Robby Krieger (guitarist, in a 1991 interview):

"It was really spooky. Sometimes I’d be talking to Val and I’d forget he wasn’t Jim. He looked so much like him, sounded like him — it was like being back in the '60s. It freaked me out."

The Doors is far from a perfect movie and I wish Stone had left out the final death scene in Paris, instead alluding to it in premonition form during the birthday party — or wake — where Morrison celebrates his 27th birthday, that notorious number associated with the "27 Club," which has claimed so many artists, including Jimi Hendrix, Janis Joplin, Tupac Shakur, and Amy Winehouse. There’s something about the surreal convergence of motifs — assembled like the Strange Days album cover — that acts as a symphonic hallucination or premonition, as Morrison sits wearing a birthday hat, surrounded by children, circus performers, street freaks, and his ever-present Native American spirit guide (who always seems to be ushering him to the other side). It’s just too perfect a moment not to be the end.
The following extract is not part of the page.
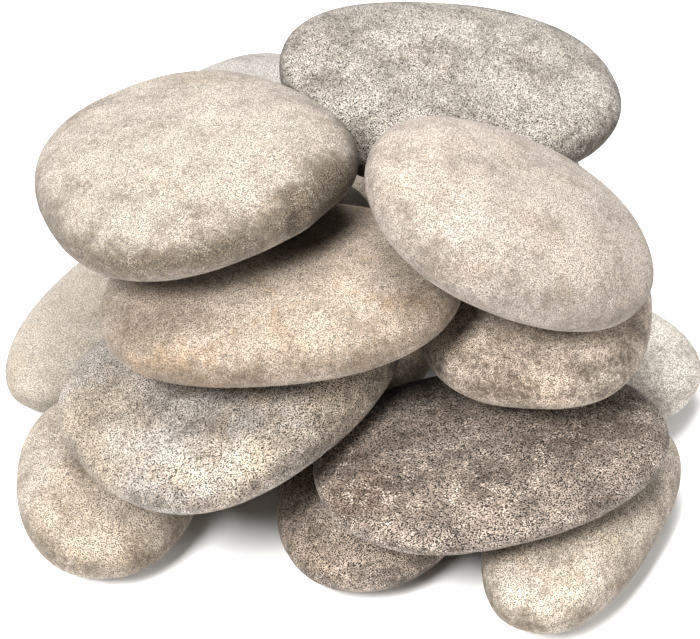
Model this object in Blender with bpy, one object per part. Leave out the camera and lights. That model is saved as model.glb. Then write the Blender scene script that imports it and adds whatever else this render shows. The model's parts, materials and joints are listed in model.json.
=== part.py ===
"""A heap of loose, water-worn massage stones, in metres, +Z up.

Every stone is a separate solid.  Each one is a sphere drawn out to the
flattened, slightly egg-shaped form of a river stone.  The stones of the lowest
layer lie flat on the ground.  Every later stone is let down onto the stones
already placed, and turned in pitch and roll until it lies as low as it can.
The origin is on the ground, below the middle of the heap.
"""

import math
from dataclasses import dataclass

import bmesh
import bpy
from mathutils import Matrix, Vector
from mathutils.bvhtree import BVHTree

COLLECTION_NAME = "massage_stones"

# Clearance between two stones that touch.
REST_GAP = 0.0004

# How deep the flat foot is worn into the underside of a stone on the ground.
FOOT_DEPTH = 0.0005

# How far a stone's middle moves towards its fuller end, as a share.
FULLER_END_PULL = 0.2

# Facets of one stone: around its edge, and from its underside to its top.
SEGMENTS = 28
RINGS = 12

# Settling: the first and last step of the search, and the steepest lean.
FIRST_TURN = math.radians(6.0)
LAST_TURN = math.radians(0.1)
STEEPEST_LEAN = math.radians(32.0)
SEARCH_DIRECTIONS = 12
FAR_AWAY = 1.0
UP = Vector((0.0, 0.0, 1.0))


@dataclass
class Stone:
    """One stone: its sizes, its form, its colour and its place in plan."""

    name: str
    length: float
    width: float
    thickness: float
    x: float
    y: float
    turn: float                 # degrees, counter-clockwise, of the long axis
    egg: float = 0.0            # how much wider the +x end is than the middle
    wedge: float = 0.0          # how much thicker the +x end is than the middle
    plan_power: float = 2.3     # 2 is an ellipse in plan, more is squarer
    edge_power: float = 2.3     # 2 is an elliptic edge, more is fuller
    colour: tuple = (0.42, 0.36, 0.29)
    roughness: float = 0.75
    on_ground: bool = False


TAN = (0.42, 0.36, 0.28)
BEIGE = (0.47, 0.41, 0.34)
PINK_BEIGE = (0.50, 0.43, 0.36)
GREY = (0.33, 0.30, 0.27)
LIGHT_GREY = (0.46, 0.42, 0.37)
DARK_GREY = (0.20, 0.17, 0.145)

# The stones in the order in which they are laid.
STONES = (
    # The lowest layer, flat on the ground.
    Stone("base_stone_centre", 0.062, 0.048, 0.026, -0.008, 0.024, 0,
          colour=TAN, on_ground=True),
    Stone("base_stone_front_middle", 0.071, 0.051, 0.024, 0.007, -0.034, 69,
          egg=0.01, plan_power=2.0, colour=GREY, on_ground=True),
    Stone("base_stone_front_right", 0.082, 0.044, 0.024, 0.057, -0.042, 69,
          egg=0.20, plan_power=2.5, colour=BEIGE, on_ground=True),
    Stone("base_stone_front_left", 0.066, 0.049, 0.024, -0.063, -0.030, 88,
          egg=0.12, plan_power=2.2, colour=TAN, on_ground=True),
    Stone("base_stone_right", 0.065, 0.042, 0.024, 0.064, 0.021, 148,
          egg=0.03, plan_power=2.4, colour=LIGHT_GREY, on_ground=True),
    Stone("base_stone_left", 0.083, 0.044, 0.023, -0.064, 0.036, 56,
          egg=0.15, colour=LIGHT_GREY, on_ground=True),
    Stone("base_stone_back_right", 0.072, 0.051, 0.028, 0.027, 0.070, 165,
          colour=BEIGE, on_ground=True),
    # The second layer.
    Stone("second_stone_front_right", 0.091, 0.059, 0.020, 0.034, -0.044, 14,
          egg=-0.10, plan_power=2.2, colour=DARK_GREY),
    Stone("second_stone_front_left", 0.091, 0.079, 0.026, -0.031, -0.026, 32,
          egg=-0.20, colour=BEIGE),
    Stone("second_stone_back_right", 0.070, 0.052, 0.029, 0.040, 0.050, 100,
          colour=TAN),
    Stone("second_stone_back_left", 0.074, 0.052, 0.026, -0.030, 0.048, 30,
          colour=GREY),
    # The third layer.
    Stone("third_stone_right", 0.075, 0.060, 0.024, 0.046, -0.013, 84,
          egg=0.06, plan_power=2.6, colour=TAN),
    Stone("third_stone_left", 0.091, 0.069, 0.025, -0.019, -0.024, -8,
          egg=-0.10, wedge=-0.06, plan_power=2.4, colour=TAN),
    Stone("third_stone_back_left", 0.074, 0.052, 0.028, -0.031, 0.046, 50,
          egg=-0.07, plan_power=2.4, colour=LIGHT_GREY),
    # The three stones on top.
    Stone("top_stone_back", 0.099, 0.065, 0.025, 0.027, 0.056, 22,
          egg=-0.16, plan_power=2.4, wedge=0.08, colour=GREY),
    Stone("top_stone_left", 0.090, 0.076, 0.029, -0.041, -0.003, -62,
          egg=0.12, plan_power=2.4, colour=BEIGE),
    Stone("top_stone_right", 0.080, 0.060, 0.031, 0.038, -0.023, 10,
          egg=-0.03, plan_power=2.2, colour=PINK_BEIGE),
)


def clear_scene():
    """Remove every object, so that a second run starts from nothing."""
    for thing in list(bpy.data.objects):
        bpy.data.objects.remove(thing, do_unlink=True)


def make_material(stone):
    """A plain stone finish in this stone's own colour."""
    material = bpy.data.materials.new(stone.name + "_finish")
    material.use_nodes = True
    shader = material.node_tree.nodes["Principled BSDF"]
    shader.inputs["Base Color"].default_value = (*stone.colour, 1.0)
    shader.inputs["Roughness"].default_value = stone.roughness
    shader.inputs["Metallic"].default_value = 0.0
    return material


def worn_point(direction, stone):
    """Move a point of the unit sphere to the surface of the worn stone."""
    plan, edge = stone.plan_power, stone.edge_power
    across = (abs(direction.x) ** plan + abs(direction.y) ** plan) ** (edge / plan)
    reach = (across + abs(direction.z) ** edge) ** (-1.0 / edge)
    x, y, z = direction * reach
    y *= 1.0 + stone.egg * x
    z *= 1.0 + stone.wedge * x
    middle = FULLER_END_PULL * (stone.egg + stone.wedge)
    return Vector((
        (x - middle) * stone.length / 2.0,
        y * stone.width / 2.0,
        z * stone.thickness / 2.0,
    ))


def cut_foot(bm):
    """Cut the underside flat, as wear leaves it, and close the cut."""
    lowest = min(vertex.co.z for vertex in bm.verts)
    cut = bmesh.ops.bisect_plane(
        bm,
        geom=bm.verts[:] + bm.edges[:] + bm.faces[:],
        dist=1e-7,
        plane_co=(0.0, 0.0, lowest + FOOT_DEPTH),
        plane_no=(0.0, 0.0, -1.0),
        clear_outer=True,
    )
    rim = [part for part in cut["geom_cut"] if isinstance(part, bmesh.types.BMEdge)]
    bmesh.ops.edgeloop_fill(bm, edges=rim)
    bmesh.ops.recalc_face_normals(bm, faces=bm.faces[:])


def make_mesh(stone):
    """The stone's own mesh, about its middle, lying flat and turned to 0."""
    bm = bmesh.new()
    bmesh.ops.create_uvsphere(bm, u_segments=SEGMENTS, v_segments=RINGS, radius=1.0)
    for vertex in bm.verts:
        vertex.co = worn_point(vertex.co, stone)
    if stone.on_ground:
        cut_foot(bm)
    mesh = bpy.data.meshes.new(stone.name)
    bm.to_mesh(mesh)
    bm.free()
    mesh.shade_smooth()
    mesh.materials.append(make_material(stone))
    return mesh


class Heap:
    """The stones laid so far, as one surface to rest on or lean against."""

    def __init__(self):
        self.points = []
        self.faces = []
        self.tree = None

    def add(self, mesh, place):
        """Add a stone's mesh where it lies, and renew the search tree."""
        first = len(self.points)
        self.points.extend(place @ vertex.co for vertex in mesh.vertices)
        for face in mesh.polygons:
            self.faces.append([first + index for index in face.vertices])
        self.tree = BVHTree.FromPolygons(self.points, self.faces)


class MovingStone:
    """A stone on its way to the heap, grown by the gap that it must keep."""

    def __init__(self, stone, mesh, heap):
        self.stone = stone
        self.heap = heap
        self.points = [vertex.co + REST_GAP * vertex.normal for vertex in mesh.vertices]
        self.foot = min(vertex.co.z for vertex in mesh.vertices)
        self.tree = BVHTree.FromPolygons(
            self.points, [list(face.vertices) for face in mesh.polygons])
        reach = max(point.length for point in self.points)
        self.bumps = [
            point for point in heap.points
            if math.hypot(point.x - stone.x, point.y - stone.y) < reach
        ]

    def rotation(self, pitch=0.0, roll=0.0):
        """Turn the stone in plan first, and then lean it."""
        lean = Vector((pitch, roll, 0.0))
        turning = Matrix.Rotation(math.radians(self.stone.turn), 3, "Z")
        return Matrix.Rotation(lean.length, 3, lean) @ turning if lean.length else turning

    def stand_off(self, rotation, middle, way_out):
        """How far along way_out the stone must stay back from this middle."""
        if not self.heap.points:
            return 0.0
        back = rotation.transposed()
        away = way_out * FAR_AWAY
        distance = -FAR_AWAY
        for point in self.points:
            here = middle + rotation @ point
            hit = self.heap.tree.ray_cast(here + away, -way_out)
            if hit[0]:
                distance = max(distance, (hit[0] - here).dot(way_out))
        local_way_out = back @ way_out
        for bump in self.bumps:
            start = back @ (bump - away - middle)
            hit = self.tree.ray_cast(start, local_way_out)
            if hit[0]:
                distance = max(distance, (start - hit[0]).dot(local_way_out) + FAR_AWAY)
        return distance

    def height(self, pitch, roll):
        """How high the middle of the stone lies when it touches the heap."""
        rotation = self.rotation(pitch, roll)
        middle = Vector((self.stone.x, self.stone.y, 0.0))
        above_ground = -min((rotation @ point).z for point in self.points)
        return max(above_ground, self.stand_off(rotation, middle, UP))

    def lay_on_heap(self):
        """Find the lean with the lowest middle, in ever smaller steps."""
        best = (0.0, 0.0)
        lowest = self.height(*best)
        step = FIRST_TURN
        while step > LAST_TURN:
            improved = False
            for index in range(SEARCH_DIRECTIONS):
                angle = 2.0 * math.pi * index / SEARCH_DIRECTIONS
                lean = (best[0] + step * math.cos(angle), best[1] + step * math.sin(angle))
                if math.hypot(*lean) > STEEPEST_LEAN:
                    continue
                height = self.height(*lean)
                if height < lowest:
                    best, lowest, improved = lean, height, True
            if not improved:
                step /= 2.0
        place = self.rotation(*best).to_4x4()
        place.translation = (self.stone.x, self.stone.y, lowest)
        return place

    def lay_on_ground(self):
        """Slide the stone in flat, from outside, until it meets the others."""
        rotation = self.rotation()
        middle = Vector((self.stone.x, self.stone.y, -self.foot))
        way_out = Vector((self.stone.x, self.stone.y, 0.0)).normalized()
        middle += way_out * max(0.0, self.stand_off(rotation, middle, way_out))
        place = rotation.to_4x4()
        place.translation = middle
        return place


def centre_on_origin(objects):
    """Move the heap in plan, so that the middle of its box is the origin."""
    corners = [
        thing.matrix_world @ vertex.co for thing in objects for vertex in thing.data.vertices
    ]
    middle_x = (min(c.x for c in corners) + max(c.x for c in corners)) / 2.0
    middle_y = (min(c.y for c in corners) + max(c.y for c in corners)) / 2.0
    for thing in objects:
        thing.location.x -= middle_x
        thing.location.y -= middle_y
    bpy.context.view_layer.update()


def build_heap():
    """Lay the stones one after another."""
    collection = bpy.data.collections.new(COLLECTION_NAME)
    bpy.context.scene.collection.children.link(collection)
    heap = Heap()
    objects = []
    for stone in STONES:
        mesh = make_mesh(stone)
        moving = MovingStone(stone, mesh, heap)
        place = moving.lay_on_ground() if stone.on_ground else moving.lay_on_heap()
        thing = bpy.data.objects.new(stone.name, mesh)
        thing.location = place.translation
        thing.rotation_euler = place.to_euler()
        collection.objects.link(thing)
        heap.add(mesh, place)
        objects.append(thing)
    bpy.context.view_layer.update()
    centre_on_origin(objects)


clear_scene()
build_heap()
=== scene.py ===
# %% [markdown]
# # A heap of massage stones
#
# Seventeen loose river stones, the flat kind that are warmed and laid on a back, heaped up on a table.
# Water has worn them smooth, but nobody has polished them, so they are matt, grainy and blotched.
#
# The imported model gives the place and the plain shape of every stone. This script gives each stone its
# fine surface and its own mineral colours, and then sets up the studio: a white table, soft light and
# a camera that looks down on the heap.

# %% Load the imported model
import json
import math

import bmesh
import bpy
from mathutils import Matrix, Vector, noise


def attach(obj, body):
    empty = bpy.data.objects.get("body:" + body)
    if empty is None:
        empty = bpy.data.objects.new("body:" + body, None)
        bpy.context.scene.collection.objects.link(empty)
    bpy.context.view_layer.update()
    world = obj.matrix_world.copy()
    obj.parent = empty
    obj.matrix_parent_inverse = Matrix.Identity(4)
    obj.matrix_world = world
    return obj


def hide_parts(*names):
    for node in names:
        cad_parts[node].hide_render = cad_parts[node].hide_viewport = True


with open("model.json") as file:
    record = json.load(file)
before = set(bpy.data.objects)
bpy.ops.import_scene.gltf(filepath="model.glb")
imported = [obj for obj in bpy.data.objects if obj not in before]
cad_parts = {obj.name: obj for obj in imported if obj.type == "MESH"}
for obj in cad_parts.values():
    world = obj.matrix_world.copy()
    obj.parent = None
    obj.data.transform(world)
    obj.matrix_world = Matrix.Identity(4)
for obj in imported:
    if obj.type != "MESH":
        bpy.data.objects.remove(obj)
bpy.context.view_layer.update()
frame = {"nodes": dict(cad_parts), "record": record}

MM = 0.001
scene = bpy.context.scene

# %% [markdown]
# ## The camera
#
# Small goods are best seen from arm's length through a long lens, because the near stones don't swell
# then. The camera looks at the middle of the heap, from 0.7 m away, and down by 40 degrees. Those
# three facts fix where it stands, so they are the values to change. The other way is to type a place
# and a rotation, but then nobody can see what the numbers mean.

# %% Camera
LOOKING_DOWN = math.radians(40.0)
CAMERA_DISTANCE = 0.7
AIM = Vector((-0.8 * MM, -7.6 * MM, 40.0 * MM))
LENS = 137.9

way_back = Vector((0.0, -math.cos(LOOKING_DOWN), math.sin(LOOKING_DOWN)))
camera_data = bpy.data.cameras.new("camera")
camera_data.lens = LENS
camera_data.clip_start = 0.05
camera_data.clip_end = 20.0
camera = bpy.data.objects.new("camera", camera_data)
camera.location = AIM + way_back * CAMERA_DISTANCE
camera.rotation_euler = (-way_back).to_track_quat("-Z", "Y").to_euler()
scene.collection.objects.link(camera)
scene.camera = camera
print("camera stands at", [round(value, 3) for value in camera.location])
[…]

And on that note, I can imagine it was too obvious to end with The End as the final track — but then again, sometimes things are just meant to be. I suppose Coppola had already honoured the song in one of the greatest cinematic send-offs: the final scene of Apocalypse Now, where Willard (Martin Sheen) carries out his assassination of Colonel Kurtz (Marlon Brando) deep in the jungle. Still, call it delusional arrogance, but I would have been tempted to try and outdo it.

Geniuses often don’t know when to stop or admit defeat. Perhaps Stone held back, suspecting it would seem anticlimactic by comparison. Or maybe… out of respect?

Perhaps he should have gone for one last peyote-inspired dance in the desert with Jim.

Then again, he might not have come back.